+++ Source material +++

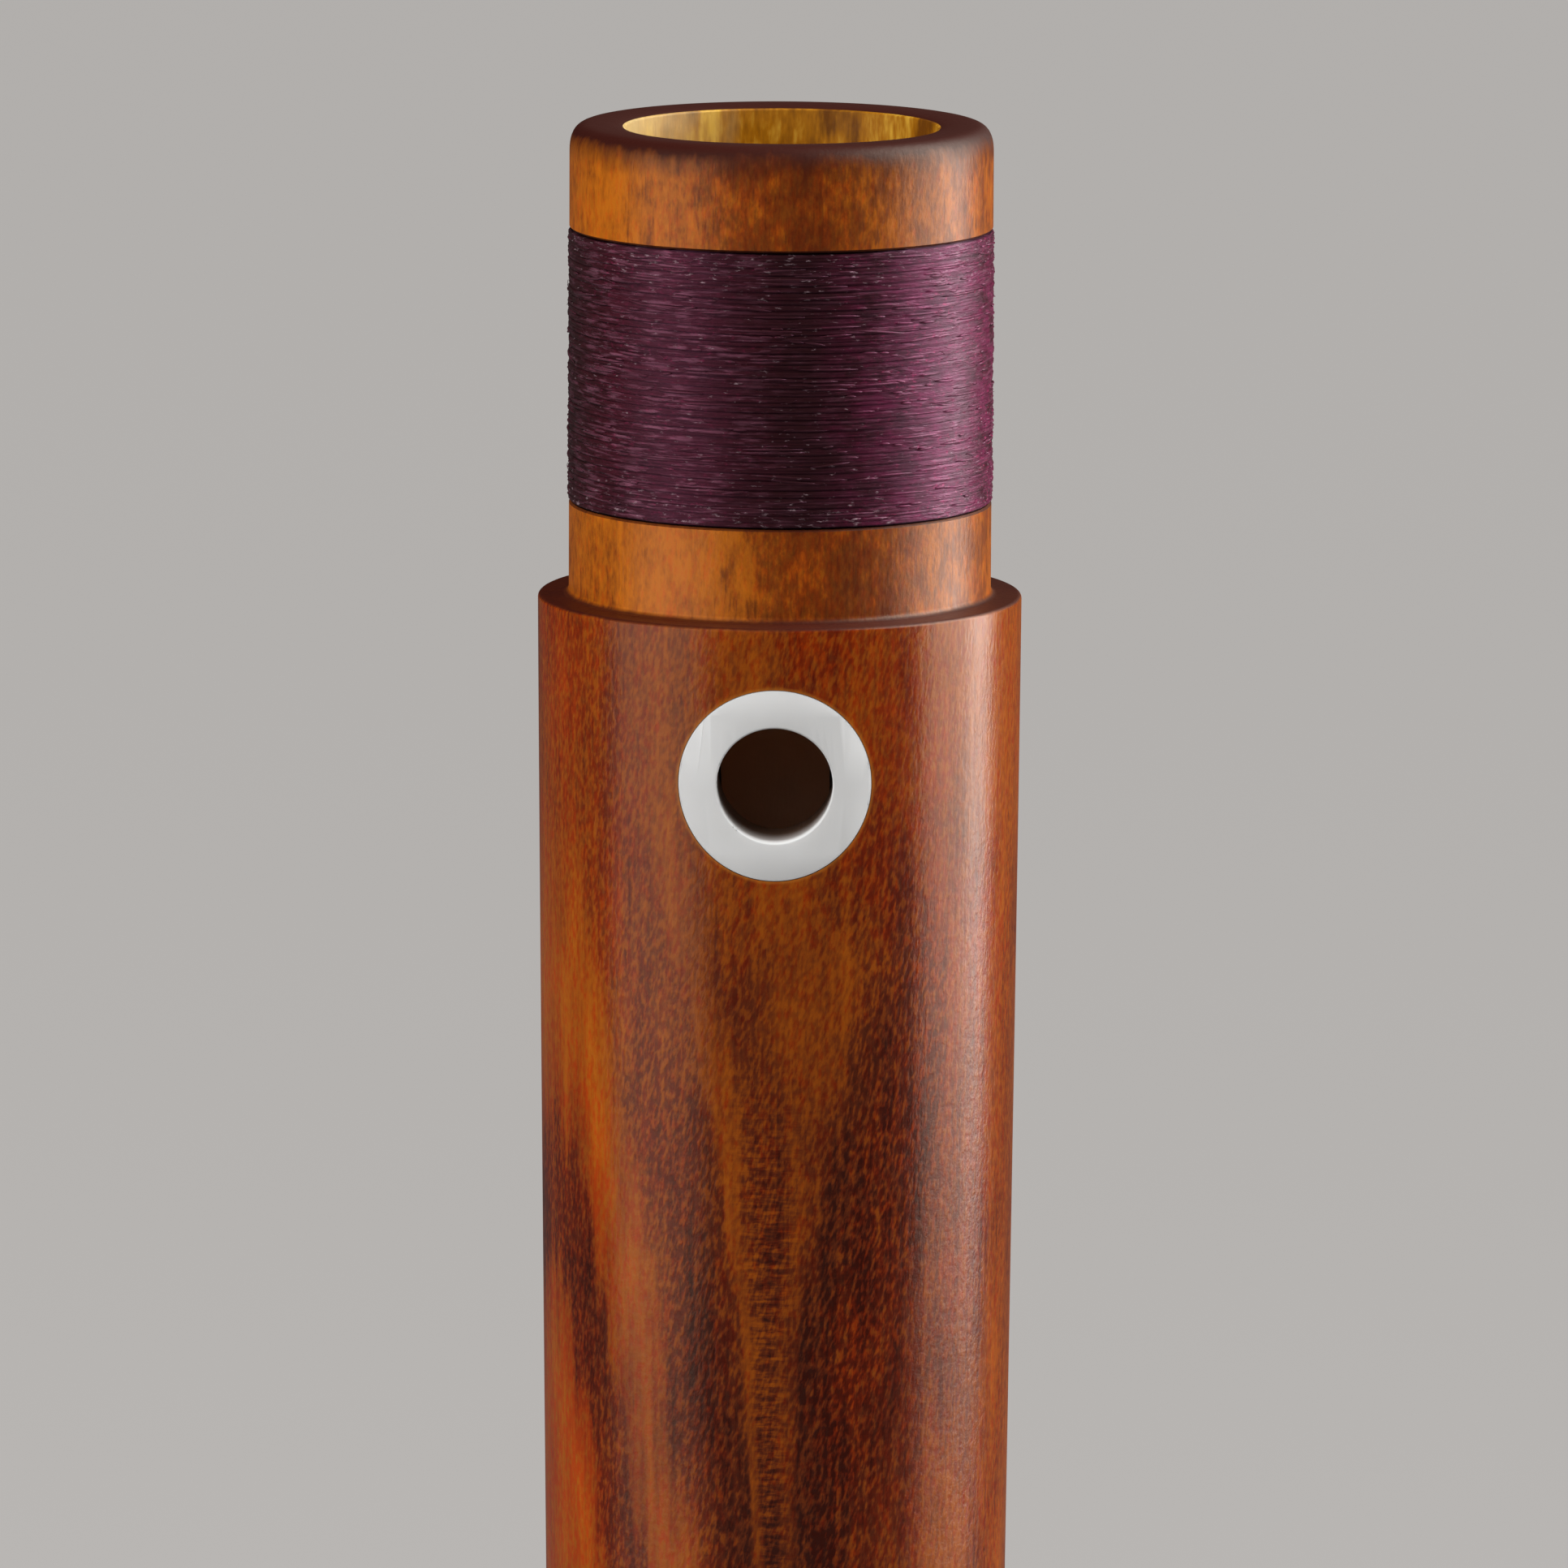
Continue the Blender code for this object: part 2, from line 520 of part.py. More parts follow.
def build_middle_joint(wood, plastic, thread):
    axis = axis_empty("middle_joint_axis", BODY_AXIS_X)
    body, drills = middle_body(wood)
    ring, wall = thumb_hole_bushing(plastic)
    thread_inner = UPPER_TENON_RADIUS + THREAD_STANDS_PROUD - THREAD_DIAMETER
    chord_dip = UPPER_TENON_RADIUS * (1 - math.cos(math.pi / THREAD_POINTS_PER_TURN))
    underlay = lapping_sleeve(
        "upper_lapping_underlay",
        UPPER_TENON_TOP - UPPER_LAPPING_START,
        UPPER_LAPPING_LENGTH,
        UPPER_TENON_RADIUS - UPPER_GROOVE_DEPTH + LAPPING_GAP,
        thread_inner - chord_dip - LAPPING_GAP,
        thread,
    )
    lower = lapping_sleeve(
        "lower_lapping",
        LOWER_SHOULDER - LOWER_LAPPING_START,
        LOWER_LAPPING_LENGTH,
        LOWER_TENON_RADIUS - LOWER_GROOVE_DEPTH + LAPPING_GAP,
        LOWER_TENON_RADIUS + LOWER_LAPPING_STANDS_PROUD,
        thread,
    )
    carry(axis, [body, ring, wall, underlay, upper_lapping_thread(thread), lower, *drills])


# Foot joint

def build_foot_joint(wood):
    """The foot turns about this axis on the lower tenon."""
    axis = axis_empty("foot_joint_axis", BODY_AXIS_X)
    foot = turned("foot_body", foot_outline(), wood)
    drills = []
    for name, drop, radius, turn in FOOT_HOLES:
        wall = FOOT_RADIUS_AT_HOLES - FOOT_BORE_TOP_RADIUS
        drills.append(hole_cutter(name, FOOT_LENGTH - drop, radius, turn, FOOT_RADIUS_AT_HOLES, wall))
    cut(foot, "foot_joint_drilling", drills)
    carry(axis, [foot, *drills])


# Head joint

def beak_cutter(name):
    """Everything behind the hollow back of the beak, from its start up past the tip."""
    start = (-HEAD_STEM_RADIUS - CUT_MARGIN, HEAD_LENGTH - BEAK_LENGTH - BEAK_RUN_IN)
    tip = (HEAD_TIP_RADIUS - BEAK_TIP_THICKNESS, HEAD_LENGTH + CUT_MARGIN)
    pull = (tip[0] - BEAK_HOLLOW_DEPTH, start[1] + BEAK_HOLLOW_HEIGHT)
    outline = sweep(start, pull, tip, 10)
    outline.append((start[0], tip[1]))
    half = HEAD_STEM_RADIUS + CUT_MARGIN
    rings = [[(x, y, z) for y, z in outline] for x in (-half, half)]
    return as_cutter(object_from(name, slab(rings), smooth=False))


def windway_roof_cutter():
    """The channel cut up into the wall, from the window to past the tip."""
    low, high = WINDOW_TOP - CUT_UP / 2, HEAD_LENGTH + CUT_MARGIN
    inside = HEAD_BORE_RADIUS - CUT_INTO_BORE
    outline = [(inside, low), (WINDWAY_ROOF_RADIUS, low), (WINDWAY_ROOF_RADIUS, high), (inside, high)]
    return arched_cutter("windway_roof", outline, WINDWAY_WIDTH)


def window_cutter():
    """The window through the wall and the ramp that thins the wall down to the labium's edge."""
    inside = HEAD_BORE_RADIUS - CUT_INTO_BORE
    outside = HEAD_STEM_RADIUS + CUT_MARGIN
    ramp_drop = (outside - LABIUM_EDGE_RADIUS) / math.tan(math.radians(RAMP_SLOPE))
    outline = [(inside, WINDOW_TOP), (outside, WINDOW_TOP), (outside, LABIUM_HEIGHT - ramp_drop)]
    outline += [(LABIUM_EDGE_RADIUS, LABIUM_HEIGHT), (inside, LABIUM_HEIGHT)]
    return arched_cutter("window_and_ramp", outline, WINDOW_WIDTH)


def block(finish):
    """The plug that fills the bore from the window up, with the windway's floor along its front."""
    radius = HEAD_BORE_RADIUS - BLOCK_GAP
    shape = bmesh.new()
    bmesh.ops.create_cone(
        shape,
        cap_ends=True,
        segments=TURNED_SEGMENTS,
        radius1=radius,
        radius2=radius,
        depth=WINDWAY_LENGTH,
        matrix=Matrix.Translation((0, 0, HEAD_LENGTH - WINDWAY_LENGTH / 2)),
    )
    return object_from("block", shape, finish)


def windway_floor_cutter():
    """Shaves the block's front for the windway and chamfers its edge at the window."""
    low, high = WINDOW_TOP - CUT_UP / 2, HEAD_LENGTH + CUT_MARGIN
    outside = HEAD_BORE_RADIUS + CUT_MARGIN
    chamfer_foot = WINDWAY_FLOOR_RADIUS - BLOCK_CHAMFER
    outline = [(chamfer_foot, low), (outside, low), (outside, high), (WINDWAY_FLOOR_RADIUS, high)]
    outline += [(WINDWAY_FLOOR_RADIUS, WINDOW_TOP + BLOCK_CHAMFER), (chamfer_foot, WINDOW_TOP)]
    return arched_cutter("windway_floor", outline, WINDWAY_WIDTH)


def build_head_joint(wood, cedar):
    """The head joint stands on its socket end and lifts straight up off the surface."""
    axis = axis_empty("head_joint_axis", HEAD_AXIS_X)
    head = turned("head_body", head_outline(), wood)
    head_cutters = [window_cutter(), windway_roof_cutter(), beak_cutter("beak_of_head")]
    cut(head, "head_joint_carving", head_cutters)
    plug = block(cedar)
    block_cutters = [windway_floor_cutter(), beak_cutter("beak_of_block")]
    cut(plug, "block_carving", block_cutters)
    carry(axis, [head, plug, *head_cutters, *block_cutters])


def main():
    for old in list(bpy.data.objects):
        bpy.data.objects.remove(old)
    wood = material("stained_pearwood", (0.34, 0.105, 0.025), 0.38)
    plastic = material("white_bushing", (0.62, 0.63, 0.62), 0.35)
    thread = material("waxed_purple_thread", (0.085, 0.018, 0.045), 0.6)
    cedar = material("cedar_block", (0.45, 0.23, 0.12), 0.65)
    build_middle_joint(wood, plastic, thread)
    build_foot_joint(wood)
    build_head_joint(wood, cedar)


main()
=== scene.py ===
import math
import random

import bpy
from mathutils import Matrix, Vector


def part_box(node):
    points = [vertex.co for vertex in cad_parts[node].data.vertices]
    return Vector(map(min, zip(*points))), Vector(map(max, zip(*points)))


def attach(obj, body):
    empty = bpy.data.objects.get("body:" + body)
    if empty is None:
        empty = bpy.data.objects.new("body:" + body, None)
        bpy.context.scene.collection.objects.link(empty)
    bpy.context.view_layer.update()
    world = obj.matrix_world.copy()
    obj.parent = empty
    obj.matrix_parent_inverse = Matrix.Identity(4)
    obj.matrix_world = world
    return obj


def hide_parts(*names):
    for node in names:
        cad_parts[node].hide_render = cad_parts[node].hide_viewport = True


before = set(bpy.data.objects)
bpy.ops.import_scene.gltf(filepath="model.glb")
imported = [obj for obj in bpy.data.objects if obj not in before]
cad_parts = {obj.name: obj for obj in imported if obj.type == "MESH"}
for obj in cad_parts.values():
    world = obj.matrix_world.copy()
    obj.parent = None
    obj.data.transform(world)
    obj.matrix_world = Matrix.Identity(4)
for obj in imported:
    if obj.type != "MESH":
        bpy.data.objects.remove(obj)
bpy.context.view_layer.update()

mm = 0.001
tenonLength = 27.7 * mm      # of the upper tenon, above its shoulder
footGap = 0.3 * mm           # between the lower shoulder and the foot joint
overshoot = 4 * mm           # how far a cutter reaches past what it cuts

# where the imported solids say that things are
middleLow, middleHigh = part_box("middle_body")
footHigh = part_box("foot_body")[1]
headLow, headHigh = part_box("head_body")
bushingLow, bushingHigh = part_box("thumb_hole_bushing")
upperLapLow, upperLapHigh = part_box("upper_lapping_underlay")
lowerLapLow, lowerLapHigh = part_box("lower_lapping")
bodyAxisX = (middleLow.x + middleHigh.x) / 2
headAxisX = (headLow.x + headHigh.x) / 2
tenonTop = middleHigh.z
upperShoulder = tenonTop - tenonLength
holeHeight = (bushingLow.z + bushingHigh.z) / 2
lowerShoulder = footHigh.z + footGap
print("frame loaded, body axis at", round(bodyAxisX, 4), "head axis at", round(headAxisX, 4))


# small helpers for modelling by hand

def setMode(mode):
    bpy.ops.object.mode_set(mode=mode)


def deselectAll():
    if bpy.context.mode != "OBJECT":
        setMode("OBJECT")
    bpy.ops.object.select_all(action="DESELECT")


def takeUp(piece):
    deselectAll()
    piece.select_set(True)
    bpy.context.view_layer.objects.active = piece


def arc(centre, radius, start, end, steps):
    turns = [math.radians(start + (end - start) * i / steps) for i in range(steps + 1)]
    return [(centre[0] + radius * math.cos(t), centre[1] + radius * math.sin(t)) for t in turns]


def sweep(start, pull, end, steps):
    points = []
    for i in range(steps + 1):
        t = i / steps
        weights = ((1 - t) ** 2, 2 * t * (1 - t), t * t)
        points.append(tuple(sum(w * p[k] for w, p in zip(weights, (start, pull, end))) for k in (0, 1)))
    return points


def straight(start, end, step):
    # points between two ends, about a step apart, without the first
    count = max(1, round(math.dist(start, end) / step))
    return [tuple(a + (b - a) * i / count for a, b in zip(start, end)) for i in range(1, count + 1)]


def weld(millimetres):
    bpy.ops.mesh.select_all(action="SELECT")
    bpy.ops.mesh.remove_doubles(threshold=millimetres * mm)


def drawLine(name, places):
    # one vertex, extruded from place to place and closed; left in edit mode
    deselectAll()
    bpy.ops.mesh.primitive_plane_add(size=mm)
    piece = bpy.context.object
    piece.name = piece.data.name = name
    setMode("EDIT")
    bpy.ops.mesh.select_mode(type="VERT")
    bpy.ops.mesh.select_all(action="SELECT")
    bpy.ops.mesh.merge(type="CENTER")
    bpy.ops.transform.translate(value=places[0])
    for here, there in zip(places, places[1:] + places[:1]):
        bpy.ops.mesh.extrude_region_move(TRANSFORM_OT_translate={"value": there - here})
    weld(0.004)
    return piece


def closeMesh():
    # normals outwards, and back to object mode
    bpy.ops.mesh.select_all(action="SELECT")
    bpy.ops.mesh.normals_make_consistent(inside=False)
    setMode("OBJECT")


def spinOutline(name, outline, axisX, steps, angle=math.tau, turnFrom=0.0):
    # the outline spun round the bore
    aim = (math.cos(turnFrom), math.sin(turnFrom))
    piece = drawLine(name, [Vector((axisX + r * aim[0], r * aim[1], z)) for r, z in outline])
    bpy.ops.mesh.spin(steps=steps, angle=angle, center=(axisX, 0, 0), axis=(0, 0, 1))
    weld(0.004)
    closeMesh()
    return piece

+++

- What is asked:
Go back over the listing above and copy exactly the lines that begin at the line with "carry(axis, [head, plug, *head_cutters, *block_cutters])" and stop after the line with "overshoot = 4"; leave out every other line.

- Correct answer:
    carry(axis, [head, plug, *head_cutters, *block_cutters])


def main():
    for old in list(bpy.data.objects):
        bpy.data.objects.remove(old)
    wood = material("stained_pearwood", (0.34, 0.105, 0.025), 0.38)
    plastic = material("white_bushing", (0.62, 0.63, 0.62), 0.35)
    thread = material("waxed_purple_thread", (0.085, 0.018, 0.045), 0.6)
    cedar = material("cedar_block", (0.45, 0.23, 0.12), 0.65)
    build_middle_joint(wood, plastic, thread)
    build_foot_joint(wood)
    build_head_joint(wood, cedar)


main()
=== scene.py ===
import math
import random

import bpy
from mathutils import Matrix, Vector


def part_box(node):
    points = [vertex.co for vertex in cad_parts[node].data.vertices]
    return Vector(map(min, zip(*points))), Vector(map(max, zip(*points)))


def attach(obj, body):
    empty = bpy.data.objects.get("body:" + body)
    if empty is None:
        empty = bpy.data.objects.new("body:" + body, None)
        bpy.context.scene.collection.objects.link(empty)
    bpy.context.view_layer.update()
    world = obj.matrix_world.copy()
    obj.parent = empty
    obj.matrix_parent_inverse = Matrix.Identity(4)
    obj.matrix_world = world
    return obj


def hide_parts(*names):
    for node in names:
        cad_parts[node].hide_render = cad_parts[node].hide_viewport = True


before = set(bpy.data.objects)
bpy.ops.import_scene.gltf(filepath="model.glb")
imported = [obj for obj in bpy.data.objects if obj not in before]
cad_parts = {obj.name: obj for obj in imported if obj.type == "MESH"}
for obj in cad_parts.values():
    world = obj.matrix_world.copy()
    obj.parent = None
    obj.data.transform(world)
    obj.matrix_world = Matrix.Identity(4)
for obj in imported:
    if obj.type != "MESH":
        bpy.data.objects.remove(obj)
bpy.context.view_layer.update()

mm = 0.001
tenonLength = 27.7 * mm      # of the upper tenon, above its shoulder
footGap = 0.3 * mm           # between the lower shoulder and the foot joint
overshoot = 4 * mm           # how far a cutter reaches past what it cuts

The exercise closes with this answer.